Spesso sembra che i fenomeni come la tratta delle persone o il traffico illegale dei migranti “abbiano luogo nell’indifferenza generale”. Per sconfiggere la schiavitù Francesco invoca “un impegno comune e la globalizzazione della solidarietà”. Per il Papa è necessario “un triplice impegno a livello istituzionale di prevenzione, di protezione delle vittime e di azione giudiziaria nei confronti dei responsabili” da parte degli Stati (“Sono necessarie leggi giuste, incentrate sulla persona umana, che difendano i suoi diritti fondamentali e li ripristinino se violati, riabilitando chi è vittima e assicurandone l’incolumità”) e delle organizzazioni intergovernative, cui deve unirsi uno sforzo comune e altrettanto globale da parte dei diversi attori che compongono la società civile. Tutti siamo chiamati in causa: “Chiediamoci come noi, in quanto comunità o in quanto singoli, ci sentiamo interpellati quando, nella quotidianità, incontriamo o abbiamo a che fare con persone che potrebbero essere vittime del traffico di esseri umani, o quando dobbiamo scegliere se acquistare prodotti che potrebbero ragionevolmente essere stati realizzati attraverso lo sfruttamento di altre persone”.

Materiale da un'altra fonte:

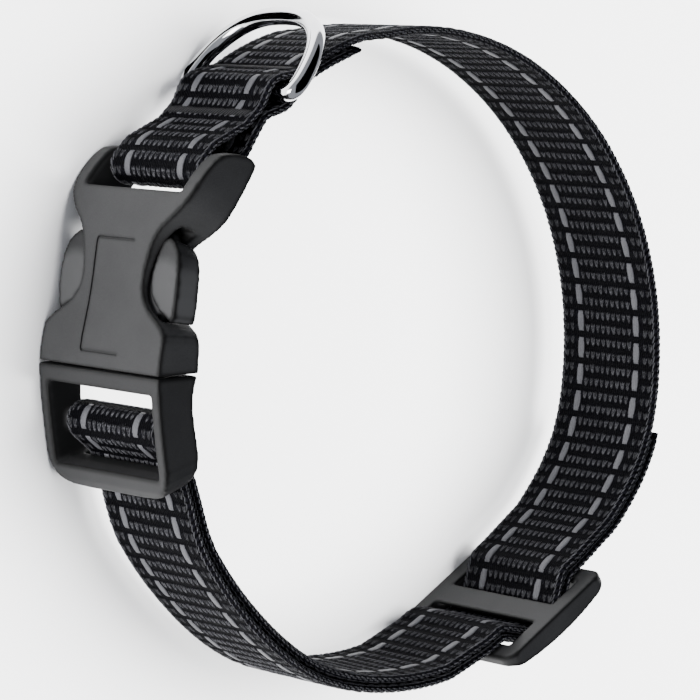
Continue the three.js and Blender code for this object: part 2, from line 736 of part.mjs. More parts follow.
// A turn round a bar, in the flat directions along and lift, bent onto the neck.
function flatArc(along, lift, radius, fromDegrees, toDegrees) {
  const count = Math.ceil(Math.abs(toDegrees - fromDegrees) / ARC_STEP_DEGREES);
  return Array.from({ length: count + 1 }, (_, i) => {
    const angle = THREE.MathUtils.degToRad(mix(fromDegrees, toDegrees, i / count));
    return planPoint(along + radius * Math.cos(angle), lift + radius * Math.sin(angle));
  });
}

// Through the slider: under the upper end bar, over the middle bar, under the lower end bar.
function sliderWeave() {
  const slotEnd = SLIDER_LENGTH / 2 - SLIDER_END_BAR;
  const endRadius = PEG_RADIUS + FIT + STRAP_THICKNESS + LAYER_GAP + STRAP_THICKNESS / 2;
  const midRadius = PEG_RADIUS + FIT + STRAP_THICKNESS / 2;
  const through = (hand) => ({
    at: sliderPoint(hand * SLIDER_LENGTH * SLIDER_MOUTH, PEG_RADIUS - endRadius - TANGENT_SLACK),
    radius: 0,
    hand: 0,
  });
  const endPeg = (hand) => ({
    at: sliderPoint(hand * (slotEnd + PEG_RADIUS), PEG_RADIUS),
    radius: endRadius,
    hand: 1,
  });
  const midPeg = (hand) => ({
    at: sliderPoint(hand * (SLIDER_MID_BAR / 2 - PEG_RADIUS), SLIDER_MID_BAR_THICKNESS - PEG_RADIUS),
    radius: midRadius,
    hand: -1,
  });
  return roundPegs([through(1), endPeg(1), midPeg(1), midPeg(-1), endPeg(-1), through(-1)]);
}

function makeStrap() {
  const weave = sliderWeave();

  // From the slider to the plug, behind its end bar and up behind its strap bar.
  const backLift = END_BAR_LIFT - FIT - LAYER_PITCH - STRAP_THICKNESS / 2;
  const plugRows = [
    { along: PLUG_BAR_AT, lift: PLUG_BAR_LIFT - ROLL_RADIUS },
    { along: WINDOW_END, lift: backLift },
    { along: PLUG_LENGTH, lift: backLift },
    { along: PLUG_LENGTH + PLUG_SETTLE, lift: SINGLE_LIFT },
  ];
  const lead = SLIDER_LENGTH * SLIDER_LEAD;
  const lower = run(SLIDER_AT - lead, WINDOW_END, plugRows);
  const toBar = run(WINDOW_END, PLUG_BAR_AT, plugRows);

  // Round the strap bar, then straight down to the back corner of the end bar and round that.
  const lipRadius = FIT + STRAP_THICKNESS / 2;
  const toLip = new THREE.Vector2(WINDOW_END - PLUG_BAR_AT, END_BAR_LIFT - PLUG_BAR_LIFT);
  const opening = Math.acos((ROLL_RADIUS + lipRadius) / toLip.length());
  const leave = THREE.MathUtils.radToDeg(toLip.angle() + opening);
  const plugRoll = [
    ...flatArc(PLUG_BAR_AT, PLUG_BAR_LIFT, ROLL_RADIUS, -90, leave - 360),
    ...flatArc(WINDOW_END, END_BAR_LIFT, lipRadius, leave + 180, 270),
  ];

  // The tail layer lies outside the first one, from the plug's window to the free end.
  const upper = run(SLIDER_AT + SLIDER_LENGTH / 2 + TAIL_LENGTH, SLIDER_AT + lead, plugRows);
  const firstLayer = thinOut([...upper, ...weave, ...lower]);
  const tail = offsetPath(firstLayer, LAYER_PITCH).reverse();

  const path = thinOut([...socketSide(), ...weave, ...lower, ...toBar, ...plugRoll, ...tail]);
  const left = offsetPath(path, STRAP_THICKNESS / 2);
  const right = offsetPath(path, -STRAP_THICKNESS / 2).reverse();
  const outline = [...right, ...left];
  const wound = THREE.ShapeUtils.isClockWise(outline) ? outline.reverse() : outline;
  const shape = new THREE.Shape(wound);
  const geometry = new THREE.ExtrudeGeometry(shape, { depth: STRAP_WIDTH, bevelEnabled: false });
  geometry.translate(0, 0, -STRAP_WIDTH / 2);
  return makeMesh('webbing_strap', toGeometry(toSolid(geometry)), WEBBING);
}

// The ring's wire follows a bar and a rounded bow, in its own plane: u along the bar, v upwards.
function makeRing() {
  const halfWidth = RING_WIDTH / 2 - RING_WIRE_RADIUS;
  const { normal, tangent } = neck.at(RING_AT);
  const place = planPoint(RING_AT, RING_BAR_LIFT);
  const lean = THREE.MathUtils.degToRad(RING_LEAN);
  const up = new THREE.Vector3()
    .addScaledVector(tangent, -Math.cos(lean))
    .addScaledVector(normal, Math.sin(lean));
  const bow = Array.from({ length: RING_BOW_STEPS + 1 }, (_, i) => {
    const angle = Math.PI * (i / RING_BOW_STEPS);
    const cosine = Math.cos(angle);
    const u = halfWidth * Math.sign(cosine) * Math.abs(cosine) ** RING_ROUNDNESS;
    const v = RING_HEIGHT * Math.sin(angle) ** RING_ROUNDNESS;
    return [u, v];
  });
  const barShares = [-1, -2 / 3, -1 / 3, 0, 1 / 3, 2 / 3, 1];
  const straight = barShares.map((share) => [(halfWidth - RING_CORNER) * share, 0]);
  const bend = RING_CORNER * (1 - Math.SQRT1_2);
  const loop = [
    [halfWidth - bend, bend],
    ...bow.filter(([, v]) => v > RING_CORNER),
    [-halfWidth + bend, bend],
    ...straight,
  ];
  const points = loop.map(([u, v]) => new THREE.Vector3(place.x, place.y, u).addScaledVector(up, v));
  const curve = new THREE.CatmullRomCurve3(points, true, 'centripetal');
  const geometry = new THREE.TubeGeometry(curve, RING_STEPS, RING_WIRE_RADIUS, RING_SIDES, true);
  return makeMesh('d_ring', toGeometry(toSolid(geometry)), STEEL);
}

const collar = new THREE.Group();
const pieces = new THREE.Group();
pieces.add(makeStrap(), makeSocket(), makePlug(), makeSlider(), makeRing());
collar.add(pieces);

// The collar rests on its lower rims, with the middle of its box over the origin.
const box = new THREE.Box3().setFromObject(pieces, true);
pieces.position.set(-(box.min.x + box.max.x) / 2, -(box.min.y + box.max.y) / 2, -box.min.z);

export default collar;
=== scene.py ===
# %% [markdown]
# # A dog training collar
# The real collar is one long piece of 25 mm webbing, a side-release buckle in two moulded halves,
# a flat slider that sets the length, and a welded steel ring for the lead.
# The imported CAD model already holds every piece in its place, so it is loaded first and stays fixed.
# Each piece is then dressed: a finer mesh stands in its place and takes a procedural finish.

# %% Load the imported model
import json
import math

import bmesh
import bpy
import numpy as np
from mathutils import Matrix, Vector
from mathutils.bvhtree import BVHTree


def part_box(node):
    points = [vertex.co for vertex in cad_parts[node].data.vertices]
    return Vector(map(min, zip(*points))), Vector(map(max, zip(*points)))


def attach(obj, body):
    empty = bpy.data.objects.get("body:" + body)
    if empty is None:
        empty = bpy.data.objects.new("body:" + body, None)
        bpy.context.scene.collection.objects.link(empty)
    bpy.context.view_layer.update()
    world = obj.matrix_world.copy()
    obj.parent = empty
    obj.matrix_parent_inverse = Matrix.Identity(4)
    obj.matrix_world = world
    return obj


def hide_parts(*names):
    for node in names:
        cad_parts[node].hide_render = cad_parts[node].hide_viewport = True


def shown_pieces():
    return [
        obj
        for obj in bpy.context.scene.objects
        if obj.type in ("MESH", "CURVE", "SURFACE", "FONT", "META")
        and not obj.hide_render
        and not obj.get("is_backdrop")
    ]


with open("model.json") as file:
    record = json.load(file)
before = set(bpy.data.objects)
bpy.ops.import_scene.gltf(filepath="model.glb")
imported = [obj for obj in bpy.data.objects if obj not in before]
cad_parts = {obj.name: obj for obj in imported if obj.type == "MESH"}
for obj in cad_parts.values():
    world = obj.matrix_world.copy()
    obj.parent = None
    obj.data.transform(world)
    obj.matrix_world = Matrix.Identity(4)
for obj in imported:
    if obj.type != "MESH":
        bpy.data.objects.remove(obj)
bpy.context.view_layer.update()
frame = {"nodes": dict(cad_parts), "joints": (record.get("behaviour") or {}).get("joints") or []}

MM = 0.001
nodes = frame["nodes"]
print("CAD nodes:", sorted(nodes))

# %% [markdown]
# ## The neck line
# Everything on the collar follows one closed curve, the inner face of the strap.
# It is a smooth curve through sixteen places round the neck, at equal angles from the buckle's seam.
# A place on the collar is `along` that curve, `lift` outwards from it and `across` the width.
# The ring's hinge is a known place in both frames, so it gives where the curve's centre lies.

# %% The neck line as dense samples
NECK_RADIUS = 53 * MM
NECK_REACH = [1.000, 0.992, 1.006, 1.042, 1.029, 1.004, 0.995, 1.028,
              1.002, 0.986, 0.985, 0.992, 0.998, 0.994, 0.990, 1.000]
NECK_SAMPLES = 400
RING_AT = -50.8 * MM
RING_BAR_LIFT = 0.9 * MM


def unit(rows):
    """Each row of an array at length 1."""
    return rows / np.linalg.norm(rows, axis=1)[:, None]


def rounded_loop(corners):
    """A smooth closed curve through the corners, its parts sized by the gaps between them."""
    parts = []
    share = np.linspace(0, 1, NECK_SAMPLES, endpoint=False)[:, None]
    for i in range(len(corners)):
        p0, p1, p2, p3 = (corners[(i + k) % len(corners)] for k in (-1, 0, 1, 2))
        gaps = [math.sqrt(np.linalg.norm(b - a)) for a, b in ((p0, p1), (p1, p2), (p2, p3))]
        leave = (p1 - p0) / gaps[0] - (p2 - p0) / (gaps[0] + gaps[1]) + (p2 - p1) / gaps[1]
        arrive = (p2 - p1) / gaps[1] - (p3 - p1) / (gaps[1] + gaps[2]) + (p3 - p2) / gaps[2]
        leave, arrive = leave * gaps[1], arrive * gaps[1]
        parts.append(p1 + leave * share
                     + (3 * (p2 - p1) - 2 * leave - arrive) * share ** 2
                     + (2 * (p1 - p2) + leave + arrive) * share ** 3)
    return np.concatenate(parts)


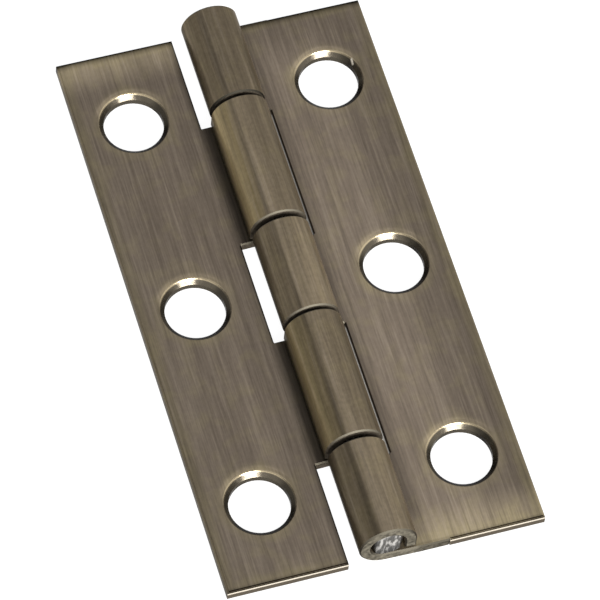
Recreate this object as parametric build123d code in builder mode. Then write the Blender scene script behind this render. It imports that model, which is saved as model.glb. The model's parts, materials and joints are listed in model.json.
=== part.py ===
from build123d import *
import os
from math import asin, atan2, degrees, hypot, sqrt

# Narrow butt hinge pressed from sheet, lying open and flat on its back faces.
# Frame: Y runs along the pin, X across the open leaves, Z up; the back faces are at Z = 0.
# The three-knuckle leaf lies on +X and the two-knuckle leaf on -X.

# Driving dimensions, in millimetres and degrees.

# Leaves
leaf_length = 64.0  # along the pin
three_leaf_reach = 16.6  # pin axis to the outer edge of the three-knuckle leaf
two_leaf_reach = 16.5  # pin axis to the outer edge of the two-knuckle leaf
sheet = 1.2  # thickness of the strip
edge_round = 0.3  # rounding that the press leaves on the upper outer edges
cut_bevel = 0.15  # broken edges of the tab ends and of the cuts between the tabs

# Tabs and the rolls that they become
knuckle_radius = 3.0  # outside of the rolls
knuckle_lift = 0.2  # the rolls stand this much higher than the back faces
bend_radius = 1.5  # bend where a tab leaves the flat leaf, at the middle of the sheet
tip_length = 1.35  # straight end of the strip, below the widest point of the roll
two_tab_width = 14.6  # each knuckle of the two-knuckle leaf
two_tab_pitch = 26.5  # centre to centre of those two knuckles
end_play = 1.0  # the spaces in the three-knuckle leaf are this much wider
slide = 0.1  # the two-knuckle leaf has slid this far along the pin, towards +Y
three_notch_edge = 3.7  # pin axis to the cut edge between the tabs, three-knuckle leaf
two_notch_edge = 3.95  # the same on the two-knuckle leaf
plain_edge = 2.9  # the end edges of the three-knuckle leaf stay square this far past its tabs

# Screw holes
hole_pitch = 23.1  # along the leaf
three_hole_line = 10.65  # pin axis to the holes of the three-knuckle leaf
two_hole_line = 10.55  # pin axis to the holes of the two-knuckle leaf
hole_radius = 3.15
countersink_radius = 3.65
countersink_angle = 90.0
rim_round = 0.12  # softened rim of each countersink

# Pin
pin_clearance = 0.05  # radial, between the pin and the bore of the rolls
pin_recess = 0.1  # each cropped end lies this far inside the knuckle
crop_width = 2.5  # middle of each cropped end, between the sides that the shears pressed in

# Places worked out from the sizes above
axis_height = knuckle_radius + knuckle_lift
roll_radius = knuckle_radius - sheet / 2
bore_radius = knuckle_radius - sheet
half_length = leaf_length / 2
half_tab = two_tab_width / 2
half_space = half_tab + end_play / 2
half_pitch = two_tab_pitch / 2
two_tabs = [
    (slide - half_pitch - half_tab, slide - half_pitch + half_tab),
    (slide + half_pitch - half_tab, slide + half_pitch + half_tab),
]
two_spaces = [
    (-half_length, two_tabs[0][0]),
    (two_tabs[0][1], two_tabs[1][0]),
    (two_tabs[1][1], half_length),
]
three_spaces = [
    (-half_pitch - half_space, -half_pitch + half_space),
    (half_pitch - half_space, half_pitch + half_space),
]
three_tabs = [
    (-half_length, three_spaces[0][0]),
    (three_spaces[0][1], three_spaces[1][0]),
    (three_spaces[1][1], half_length),
]


def rolled_tab(notch_edge, low, high):
    """A tab of the +X leaf between two places along the pin: bent up a little and rolled round the pin."""
    rise = axis_height - sheet / 2 - bend_radius
    across = hypot(notch_edge, rise)
    slope = atan2(rise, notch_edge) + asin((bend_radius - roll_radius) / across)
    ramp_length = sqrt(across**2 - (bend_radius - roll_radius) ** 2)
    with BuildPart() as tab:
        with BuildSketch(Plane.XZ.offset(-high)):
            with BuildLine():
                root = Line((notch_edge + plain_edge, sheet / 2), (notch_edge, sheet / 2))
                bend = JernArc(root @ 1, root % 1, bend_radius, -degrees(slope))
                ramp = Line(bend @ 1, bend @ 1 + (bend % 1) * ramp_length)
                roll = JernArc(ramp @ 1, ramp % 1, roll_radius, degrees(slope) - 270)
                Line(roll @ 1, roll @ 1 + (roll % 1) * tip_length)
            trace(line_width=sheet)
        extrude(amount=high - low)
        chamfer(tab.faces().filter_by(Axis.Y).edges(), cut_bevel)
    return tab.part


def leaf(reach, notch_edge, square_to, hole_line, tabs, spaces):
    """A leaf on the +X side: a flat plate with a rolled tab on each stretch and three countersunk holes."""
    with BuildPart() as body:
        # The plate, with its upper outer edges rounded over
        with BuildSketch():
            with Locations(((square_to + reach) / 2, 0)):
                Rectangle(reach - square_to, leaf_length)
        extrude(amount=sheet)
        upper_edges = body.faces().sort_by(Axis.Z)[-1].edges()
        fillet(upper_edges.sort_by(Axis.X)[1:], edge_round)
        # The stretch beside the end tabs, which keeps square ends
        if square_to > notch_edge:
            with BuildSketch():
                with Locations(((notch_edge + square_to) / 2, 0)):
                    Rectangle(square_to - notch_edge, leaf_length - 2 * cut_bevel)
            extrude(amount=sheet)
        for low, high in tabs:
            add(rolled_tab(notch_edge, low, high))
        # Each cut between the tabs has its upper edge broken
        for low, high in spaces:
            with BuildSketch(Plane.XZ.offset(-high)):
                with Locations((notch_edge, sheet)):
                    RegularPolygon(cut_bevel, 4)
            extrude(amount=high - low, mode=Mode.SUBTRACT)
        with Locations(*[(hole_line, place, sheet) for place in (-hole_pitch, 0, hole_pitch)]):
            CounterSinkHole(hole_radius, countersink_radius, counter_sink_angle=countersink_angle)
        rims = body.edges().filter_by(GeomType.CIRCLE).filter_by_position(Axis.Z, sheet, sheet)
        fillet(rims, rim_round)
    return body.part


with BuildPart() as three_knuckle_leaf:
    square_to = three_notch_edge + plain_edge
    add(leaf(three_leaf_reach, three_notch_edge, square_to, three_hole_line, three_tabs, three_spaces))

with BuildPart() as two_knuckle_leaf:
    add(leaf(two_leaf_reach, two_notch_edge, two_notch_edge, two_hole_line, two_tabs, two_spaces))
    mirror(about=Plane.YZ, mode=Mode.REPLACE)

with BuildPart() as hinge_pin:
    with BuildSketch(Plane.XZ):
        with Locations((0, axis_height)):
            Circle(bore_radius - pin_clearance)
    extrude(amount=half_length - pin_recess, both=True)
    # The shears pressed the two sides of each cropped end in, to a blunt wedge
    with BuildSketch() as outline:
        Rectangle(2 * knuckle_radius, leaf_length - 2 * pin_recess)
        chamfer(outline.vertices(), knuckle_radius - crop_width / 2)
    extrude(amount=axis_height + knuckle_radius, mode=Mode.INTERSECT)

three_knuckle_leaf.part.label = "three_knuckle_leaf"
two_knuckle_leaf.part.label = "two_knuckle_leaf"
hinge_pin.part.label = "hinge_pin"

os.makedirs("parts", exist_ok=True)
export_step(three_knuckle_leaf.part, "parts/three_knuckle_leaf.step")
export_step(two_knuckle_leaf.part, "parts/two_knuckle_leaf.step")
export_step(hinge_pin.part, "parts/hinge_pin.step")
for piece in (three_knuckle_leaf, two_knuckle_leaf, hinge_pin):
    print(piece.part.label, "valid", piece.part.is_valid, "volume", round(piece.part.volume, 1), "mm3")
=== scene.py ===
# %% [markdown]
# # A narrow hinge in antique brass
# The hinge lies open on a white table. It is two leaves of pressed sheet, whose tabs are rolled
# round a steel pin. The solid model holds every shape already, so this script adds what the eye
# still misses: a brushed and aged brass finish, a cropped steel pin, soft light and the camera.

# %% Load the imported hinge
import bpy
import json
import math
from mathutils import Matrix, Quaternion, Vector

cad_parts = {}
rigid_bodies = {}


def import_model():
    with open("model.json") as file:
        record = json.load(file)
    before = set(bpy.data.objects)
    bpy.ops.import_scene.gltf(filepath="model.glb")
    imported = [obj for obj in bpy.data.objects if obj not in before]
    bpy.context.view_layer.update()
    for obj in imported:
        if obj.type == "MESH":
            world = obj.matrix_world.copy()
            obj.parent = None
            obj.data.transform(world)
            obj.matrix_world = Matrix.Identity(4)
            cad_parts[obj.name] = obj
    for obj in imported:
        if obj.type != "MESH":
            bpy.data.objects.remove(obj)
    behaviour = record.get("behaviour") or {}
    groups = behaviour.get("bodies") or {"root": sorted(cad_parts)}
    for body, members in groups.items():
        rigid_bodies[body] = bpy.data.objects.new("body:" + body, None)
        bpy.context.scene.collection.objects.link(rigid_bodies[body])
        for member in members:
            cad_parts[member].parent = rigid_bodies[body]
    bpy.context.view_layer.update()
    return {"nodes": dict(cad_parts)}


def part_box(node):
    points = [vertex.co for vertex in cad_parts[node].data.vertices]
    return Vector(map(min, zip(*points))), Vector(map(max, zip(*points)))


for leftover in list(bpy.data.objects):
    bpy.data.objects.remove(leftover)
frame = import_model()
for name in frame["nodes"]:
    low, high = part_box(name)
    print(name, "is", [round(1000 * side, 1) for side in high - low], "mm")

# %% [markdown]
# ## The camera
# The photograph was taken from well above the near end, with a long lens, so that parallel edges
# stay almost parallel. A camera could be placed by eye and nudged, but it is easier to say where it
# looks, from which side, how steeply, how far off and how much it is turned about its own axis.

# %% Camera
picture_pixels = 600
focal_pixels = 5021.3
look_at = Vector((0.0003096, -0.0010874, 0.0))
camera_side = math.radians(-22.1343)
camera_height = math.radians(59.5470)
camera_roll = math.radians(6.2856)
camera_distance = 0.513604

camera = bpy.data.objects.new("camera", bpy.data.cameras.new("camera"))
bpy.context.scene.collection.objects.link(camera)
bpy.context.scene.camera = camera
towards_camera = Vector((
    math.sin(camera_side) * math.cos(camera_height),
    -math.cos(camera_side) * math.cos(camera_height),
    math.sin(camera_height),
))
camera.location = look_at + towards_camera * camera_distance
camera.rotation_mode = "QUATERNION"
level = (-towards_camera).to_track_quat("-Z", "Y")
camera.rotation_quaternion = level @ Quaternion((0, 0, 1), camera_roll)
camera.data.sensor_width = 36.0
camera.data.lens = focal_pixels / picture_pixels * camera.data.sensor_width
camera.data.clip_start = 0.01
camera.data.clip_end = 20.0
print("lens", round(camera.data.lens, 1), "mm at", round(camera_distance, 3), "m")

# %% [markdown]
# ## Shader maths as plain expressions
# A finish is built from masks, noise and sums, and a tree of Math nodes soon gets hard to read.
# Here one small class wraps a socket, so that `1 - mask * 0.5` adds the two Math nodes by itself.
# Almost every mask is a `fade`: a soft step between two values of a place in millimetres, or of a
# direction, where 1 faces that way fully. The number that a mask is then multiplied by says how
# strongly it shows.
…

Siamo di fronte ad un fenomeno mondiale che supera le competenze di una sola comunità o nazione. “Per sconfiggerlo, occorre una mobilitazione di dimensioni comparabili a quelle del fenomeno stesso”, scrive Papa Francesco, che lancia “un pressante appello a tutti gli uomini e le donne di buona volontà, e a tutti coloro che, da vicino o da lontano, anche ai più alti livelli delle istituzioni, sono testimoni della piaga della schiavitù contemporanea, di non rendersi complici di questo male”: la globalizzazione dell’indifferenza – conclude il Papa -, che oggi pesa sulle vite di tante persone, “chiede a tutti noi di farci artefici di una globalizzazione della solidarietà e della fraternità, che possa ridare loro la speranza e far loro riprendere con coraggio il cammino attraverso i problemi del nostro tempo e le prospettive nuove che esso porta con sé e che Dio pone nelle nostre mani”.